Шопенгауэр понимает смерть как небытие: «…Индивид возникает и уничтожается, но индивид — это только явление, он существует только для познания, подвластного закону основания… с точки зрения такого познания, индивид, разумеется, получает свою жизнь как подарок, приходит из ничего, в смерти своей несёт утрату этого подарка и возвращается в ничто». Зачем тогда живёт человек? Тавтологический ответ Шопенгауэра оказался для Фета откровением. Мы живём затем и до тех пор, пока в нас действует всё та же непреодолимая и непостижимая «воля», которую в этом случае можно определить как волю к жизни: «…Так как воля — это вещь в себе, внутреннее содержание, существо мира, а жизнь, видимый мир, явление — только зеркало воли, то мир так же неразлучно должен сопровождать волю, как тень — своё тело; и если есть воля, то будет и жизнь, мир. Таким образом, за волей к жизни обеспечена жизнь, и пока мы проникнуты волей к жизни, нам нечего бояться за своё существование»{444}. В этом свете вопрос, зачем и почему человек живёт, применим к нему в той же степени, как к растению или животному: он живёт, потому что воля к жизни распоряжается им, а не он ею.

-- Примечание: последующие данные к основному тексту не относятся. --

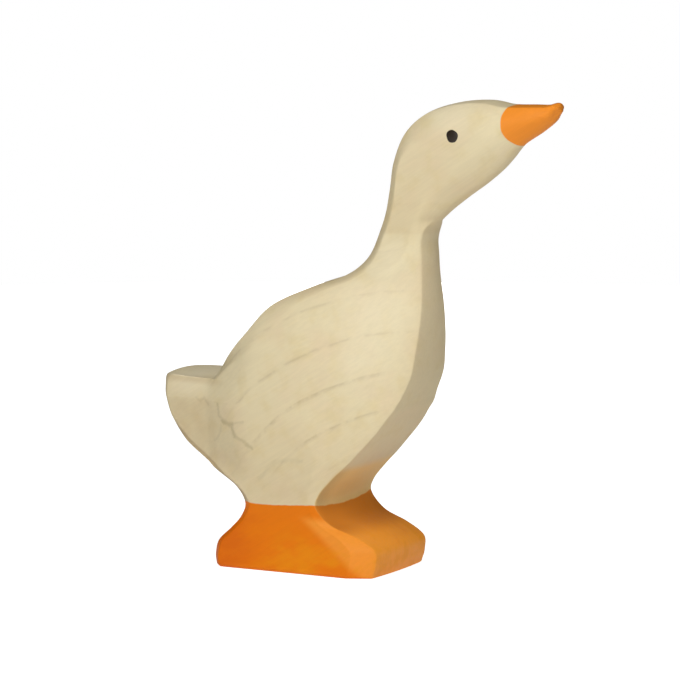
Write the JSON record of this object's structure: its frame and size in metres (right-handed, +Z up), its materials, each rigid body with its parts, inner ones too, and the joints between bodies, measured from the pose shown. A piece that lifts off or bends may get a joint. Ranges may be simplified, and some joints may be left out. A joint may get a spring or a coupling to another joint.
{
  "type": "goose figurine",
  "caption": "Free-standing goose carved from one maple board, cream washed, with an orange glazed beak and foot block and painted eyes.",
  "frame": {"origin": "centre of the flat underside of the base", "axes": "+X towards the beak, +Y to the figure's left side, +Z up through the figure"},
  "size_m": [0.0818, 0.0248, 0.09],
  "materials": {
    "cream_washed_maple": "thin cream colour wash over sanded maple, satin, grain showing through",
    "orange_glazed_maple": "streaky orange colour glaze over sanded maple, satin",
    "eye_paint": "dark brown-black paint dab, satin"
  },
  "bodies": {
    "root": {"goose": "cream_washed_maple"}
  },
  "joints": []
}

Философская картина мира, нарисованная Шопенгауэром, была безоговорочно принята Фетом и осталась для него истинной до конца. «Шопенгауэр для меня не только последняя крупная философская ступень, это для меня откровение, возможный человеческий ответ на те умственные вопросы, которые сами собой возникают в душе каждого»{445}, — писал он уже на закате жизни. Тем не менее нельзя сказать, что Фет стал последователем Шопенгауэра. С самого знакомства с его трудами поэт обозначил границу влияния на него немецкого философа. 17 марта 1865 года, только-только прочитав Шопенгауэра, он писал Боткину: «Он ищет как философ — того, чего нет, — абсолютной истины-правды, а я — общего спокойствия, благосостояния и, следоват[ельно], силы»{446}.

Шопенгауэр для Фета всё-таки «философ», а следовательно, человек, живущий общими абстрактными идеями. На какую-либо практическую жизнь сельского хозяина его идеи, как и любые другие, повлиять не могли (впрочем, и сам Шопенгауэр «сегментировал» своё учение и написал ряд работ специально для «низших» людей, не способных возноситься до настоящих философских вершин). Поэтому практическая сторона учения немецкого мыслителя никак не затронула Фета, на него не произвели впечатления ни этика сострадания, вытекавшая у Шопенгауэра из осознания того, что «ближний так же страдает, как и я», ни тем более путь аскезы, видевшийся ему единственным способом преодоления действия «воли» — через отрицание всякой воли в себе. А уж по части практической жизни немецкий философ ничего не мог ему дать. Философия Шопенгауэра только научила Фета думать о мире определённым образом, придавала его судьбе трагическую красоту, оправдывала отсутствие веры в некое высшее предназначение человека, при этом ничего реально не меняла, оставаясь где-то на удалённой от обыденной жизни головокружительной высоте.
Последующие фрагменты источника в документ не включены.